Schwarm drüber!

Der Berliner Künstler Sven Sören Beyer eröffnete das Festival im norwegischen Bergen

  • Thomas Irmer
  • Lesedauer: 2 Min.

Zwei Dutzend Minihubschrauber mit LED-Leuchten schweben in Sternbildformation über der großen Bühne im pittoresk hügeligen Zentrum von Bergen. Diesem Spektakel eines aufregend eleganten Drohnen-Balletts schaut man gern zu, Verteidigungsminister hin oder her. Eine Stunde vor Mitternacht blaut der sommernordische Himmel und ein vielstimmiger Chor hebt das visuelle Großereignis mit auf- und absurrenden Philip-Glass-Phasen ins musikalisch Erhabene. »Murmuration« heißt die frei zugängliche Eröffnungsperformance von Sven Sören Beyer und seiner Multimedia-Tüftler-Truppe Phase 7.

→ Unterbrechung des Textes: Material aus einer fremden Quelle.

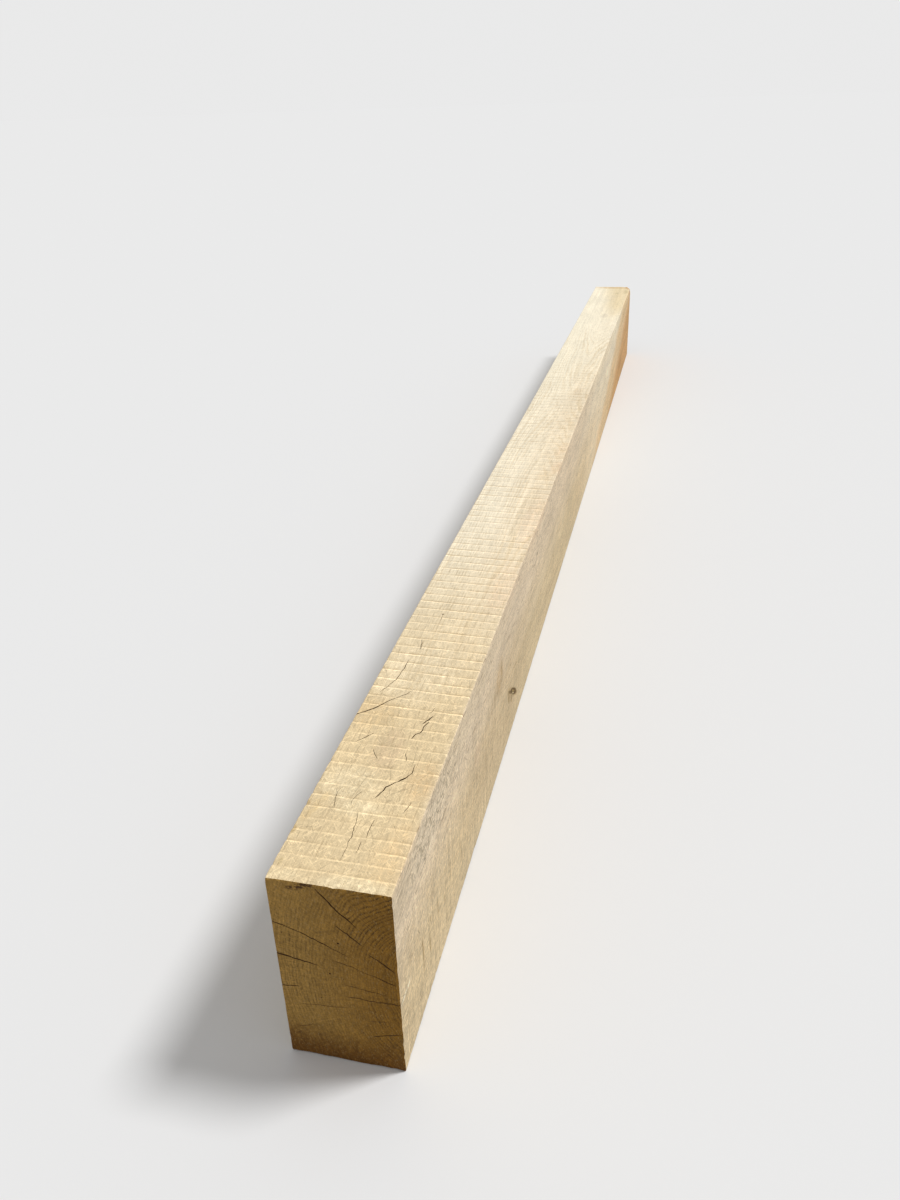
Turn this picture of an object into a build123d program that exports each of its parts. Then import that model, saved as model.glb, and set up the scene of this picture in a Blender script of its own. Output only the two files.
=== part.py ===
from build123d import *
from math import hypot
import os

# A railway sleeper of fresh-sawn oak, lying on edge: one baulk, sawn square on its four long faces
# and cross-cut at both ends. Millimetres. The length runs along Y with the near end at -Y, the
# narrow faces are the top and the underside, and the origin is at the middle of the underside.

# The sawn baulk
length = 2500.0
width = 103.0
height = 200.0

# The saw leaves the arrises crisp, and handling rubs them to a small round
arris_radius = 1.2
# The cross-cuts break out a little all round
end_chamfer = 0.8

# The top right-hand corner of the far end is knocked off
corner_across = 10.0
corner_along = 32.0
corner_down = 17.0

# A drying check is a cleft that follows the rays: pointed at both ends, widest at mid-run, and
# narrower and shorter at its root than at its mouth
root_gap_share = 0.3
root_run_share = 0.85

# Checks in the top face. A route's points are half widths to the right of the middle, and
# millimetres in from the near end. A route that passes 1 breaks out through the arris.
top_checks = [
    # (route, gap at the mouth, depth)
    ([(0.02, 103), (0.16, 113), (0.21, 122), (0.37, 132), (0.49, 139), (0.54, 148), (0.52, 160)], 1.5, 18.0),
    ([(0.24, 194), (0.29, 201), (0.36, 207), (0.38, 217), (0.44, 227)], 1.0, 12.0),
    ([(0.32, 219), (0.38, 226), (0.46, 238)], 1.1, 12.0),
    ([(-1.30, 210), (-0.97, 225), (-0.74, 235), (-0.58, 247), (-0.40, 258), (-0.22, 268), (-0.13, 277)], 1.5, 18.0),
    ([(-0.78, 265), (-0.64, 282), (-0.57, 295), (-0.54, 313), (-0.54, 333)], 0.8, 10.0),
    ([(-0.73, 181), (-0.58, 190), (-0.48, 198)], 0.9, 10.0),
]

# Checks in the near end. A route's points are half widths to the right of the middle, and shares
# of the height up from the underside. They fan out from the heart, which lay beyond the right face.
end_checks = [
    # (route, gap at the mouth, depth)
    ([(-0.20, 0.985), (-0.07, 0.940), (0.09, 0.887), (0.26, 0.845), (0.40, 0.803)], 0.9, 35.0),
    ([(0.08, 0.800), (0.26, 0.757), (0.46, 0.712)], 0.9, 30.0),
    ([(0.57, 0.672), (0.76, 0.637), (0.94, 0.602)], 0.8, 25.0),
    ([(-0.97, 0.762), (-0.70, 0.746), (-0.32, 0.704), (-0.03, 0.665), (0.21, 0.638)], 1.0, 40.0),
    ([(-0.96, 0.582), (-0.61, 0.572), (-0.31, 0.559)], 1.2, 40.0),
    ([(0.17, 0.406), (0.65, 0.409), (0.97, 0.415)], 0.7, 25.0),
]

half_width = width / 2
half_length = length / 2
top_plane = Plane.XY.offset(height)
near_end_plane = Plane.XZ.offset(half_length)


def cleft_outline(route, gap, run_share):
    """A closed outline about the route, pointed at both ends and gap wide at mid-run."""
    middle = sum(route, Vector()) / len(route)
    points = [middle + (point - middle) * run_share for point in route]
    last = len(points) - 1
    left, right = [], []
    for i in range(1, last):
        ahead = points[i + 1] - points[i - 1]
        across = Vector(-ahead.Y, ahead.X) / hypot(ahead.X, ahead.Y)
        mid_run_share = 1 - (2 * i / last - 1) ** 2
        left.append(points[i] + across * gap / 2 * mid_run_share)
        right.append(points[i] - across * gap / 2 * mid_run_share)
    return [points[0], *left, points[last], *reversed(right)]


# Every check as (plane of its face, route on that plane, gap, depth)
checks = [
    (top_plane, [Vector(x * half_width, y - half_length) for x, y in route], gap, depth)
    for route, gap, depth in top_checks
] + [
    (near_end_plane, [Vector(x * half_width, z * height) for x, z in route], gap, depth)
    for route, gap, depth in end_checks
]

# The break runs through these three points on the edges that meet at the corner
broken_corner = Vector(half_width, half_length, height)
break_across = broken_corner - Vector(corner_across, 0, 0)
break_along = broken_corner - Vector(0, corner_along, 0)
break_down = broken_corner - Vector(0, 0, corner_down)
break_plane = Plane(
    origin=break_across,
    x_dir=break_down - break_across,
    z_dir=(break_along - break_across).cross(break_down - break_across),
)

with BuildPart() as sleeper:
    with BuildSketch(Plane.XZ) as section:
        Rectangle(width, height, align=(Align.CENTER, Align.MIN))
    extrude(amount=half_length, both=True)
    fillet(sleeper.edges().filter_by(Axis.Y), radius=arris_radius)
    ends = sleeper.faces().filter_by(Axis.Y)
    chamfer(ends.edges(), length=end_chamfer)
    split(bisect_by=break_plane, keep=Keep.BOTTOM)
    for face_plane, route, gap, depth in checks:
        with BuildSketch(face_plane):
            with BuildLine():
                Polyline(cleft_outline(route, gap, 1), close=True)
            make_face()
        with BuildSketch(face_plane.offset(-depth)):
            with BuildLine():
                Polyline(cleft_outline(route, gap * root_gap_share, root_run_share), close=True)
            make_face()
        loft(ruled=True, mode=Mode.SUBTRACT)

sleeper.part.label = "sleeper"

os.makedirs("parts", exist_ok=True)
export_step(sleeper.part, "parts/sleeper.step")
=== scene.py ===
import math
from types import SimpleNamespace

import bmesh
import bpy
import numpy as np
from mathutils import Matrix, Vector
from mathutils.geometry import delaunay_2d_cdt


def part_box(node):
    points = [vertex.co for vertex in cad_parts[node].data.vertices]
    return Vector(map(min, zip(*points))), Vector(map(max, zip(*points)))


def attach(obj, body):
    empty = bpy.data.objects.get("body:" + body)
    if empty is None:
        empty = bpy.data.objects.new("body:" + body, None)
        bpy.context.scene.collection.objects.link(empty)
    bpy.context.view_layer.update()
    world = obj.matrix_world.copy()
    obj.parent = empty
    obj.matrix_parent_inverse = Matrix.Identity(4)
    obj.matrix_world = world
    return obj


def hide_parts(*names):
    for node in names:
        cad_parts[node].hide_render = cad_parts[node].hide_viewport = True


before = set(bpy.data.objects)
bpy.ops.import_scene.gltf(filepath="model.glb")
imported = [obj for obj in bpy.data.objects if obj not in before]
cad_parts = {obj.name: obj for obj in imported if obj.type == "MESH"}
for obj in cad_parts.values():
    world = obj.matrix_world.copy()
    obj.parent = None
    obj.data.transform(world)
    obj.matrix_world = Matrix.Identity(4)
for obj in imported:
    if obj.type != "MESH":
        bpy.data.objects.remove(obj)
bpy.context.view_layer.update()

# A railway sleeper of fresh-sawn oak, lying on edge. Lengths are millimetres, and MM turns them into
# metres. Places along the sleeper are distances in from the near end, except in mesh coordinates,
# which have their origin at the middle of the underside as the CAD part has.
MM = 0.001
_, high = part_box("sleeper")
HALF_WIDTH = high.x / MM
HALF_LENGTH = high.y / MM
LENGTH = 2 * HALF_LENGTH
HEIGHT = high.z / MM

# The sawn edges, and the break at the far right-hand top corner, as in the CAD part
ARRIS_RADIUS = 1.2
END_CHAMFER = 0.8
CORNER_ACROSS, CORNER_ALONG, CORNER_DOWN = 10.0, 32.0, 17.0

# The heart of the log, which lay just beyond the right face
HEART_X, HEART_Z = 85.0, 90.0
RING_TALLNESS = 1.33
RING_PITCH = 2.9

random = np.random.default_rng(7)


# Smooth noise. Large odd numbers scatter the whole-number places of its cells.

AXIS_SCATTER = np.array([73856093, 19349663, 83492791])
SEED_SCATTER, LAST_SCATTER = 2654435761, 1274126177


def noise_at(points, size, seed):
    """Smooth noise from -1 to 1 at an array of 3-D points, with cells of the given size."""
    points = points / np.array(size, float)
    cell = np.floor(points).astype(np.int64)
    share = points - cell
    share = share * share * (3 - 2 * share)
    total = np.zeros(len(points))
    for corner in range(8):
        step = np.array([corner & 1, corner >> 1 & 1, corner >> 2 & 1])
        mixed = np.bitwise_xor.reduce((cell + step) * AXIS_SCATTER, axis=1) ^ seed * SEED_SCATTER
        mixed = (mixed ^ mixed >> 13) * LAST_SCATTER & 0xFFFFFFFF
        value = (mixed ^ mixed >> 16) % 65536 / 32767.5 - 1
        total += value * np.where(step == 1, share, 1 - share).prod(axis=1)
    return total


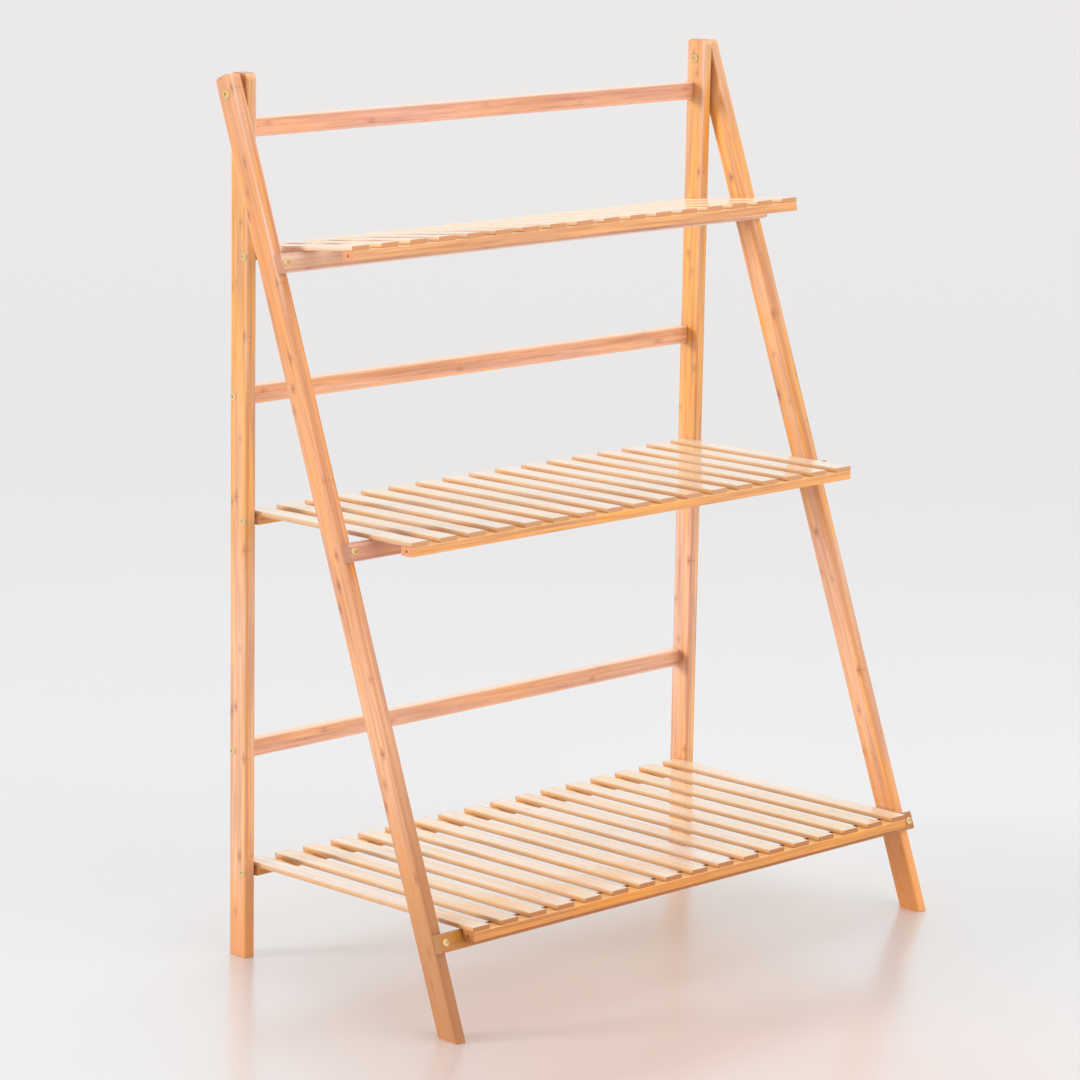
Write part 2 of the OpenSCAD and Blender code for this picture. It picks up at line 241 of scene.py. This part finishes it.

Der vielleicht im Theater an den Volksbühnen-Aufstörer »Mur- melmurmel« von Herbert Fritsch erinnernde Titel entstammt der Biologie und bezeichnet das Schwarmverhalten von Vögeln, bei dem alle wie choreographiert ihre Flugrichtungen gemeinsam ändern. Es gibt allerdings keinen ausgemachten Führer, und gerade dieses Phänomen, die Schwarmintelligenz, beschäftigt seit einiger Zeit auch Künstler. Hypnose des Kollektivs, lautet die Frage, Augen und Ohren auf fürs staunende Publikum - Schwarm drüber, sozusagen.

Der Berliner Sven Sören Beyer arbeitet seit vielen Jahren an der Verbindung von Musiktheater und Computerkunst und somit an der Bruchlinie, wie die Aufführung von Musik als szenische Darbietung in diesem Jahrhundert noch einmal spannend werden kann. Der Eröffnungsauftritt in Bergen, wo Beyer als Festivalgeheimtipp in etwa so gut bekannt ist wie im alle Novitäten stets aufmerksam kontrollierenden Berlin, dürfte die Frage nach Phase 7 als internationales Ereignis endgültig beantworten. Seine imposant ferngelenkten Mini-Hubschrauber und überwältigend dirigierten Chöre sind hier das Ereignis - und eine Überraschung, die in Bergen von allen mit Begeisterung aufgenommen wird. Spektakel hoch zwei, und Kunst außerdem. Der neue Intendant des seit Jahrzehnten beinahe so wie Salzburg renommierten Bergen-Festivals, Anders Beyer, hat Phase 7 nicht nur als Spektakel bestellt. Der Däne sieht die Musiktheater-Frickler mit ihrer Hightech-Bastelei praktisch als Zukunft der Performance-Kunst.

Auch »neither«, Sven Sören Beyers geniale Inszenierung der Beckett-Oper von Morton Feldman mit der norwegischen Sängerin Eir Inderhaug und einem vom deutschen Fraunhofer-Institut technisierten Überwältigungsorchester, gehört zum internationalen Durchbruch des Regie-Pioniers aus der Hauptstadt. Etwas kokett sagt Beyer, dass man in Hongkong schon größere Räder gedreht habe. Die Meisterprüfung folgt nun als Hubschrauber-Ballett im hellen Norden.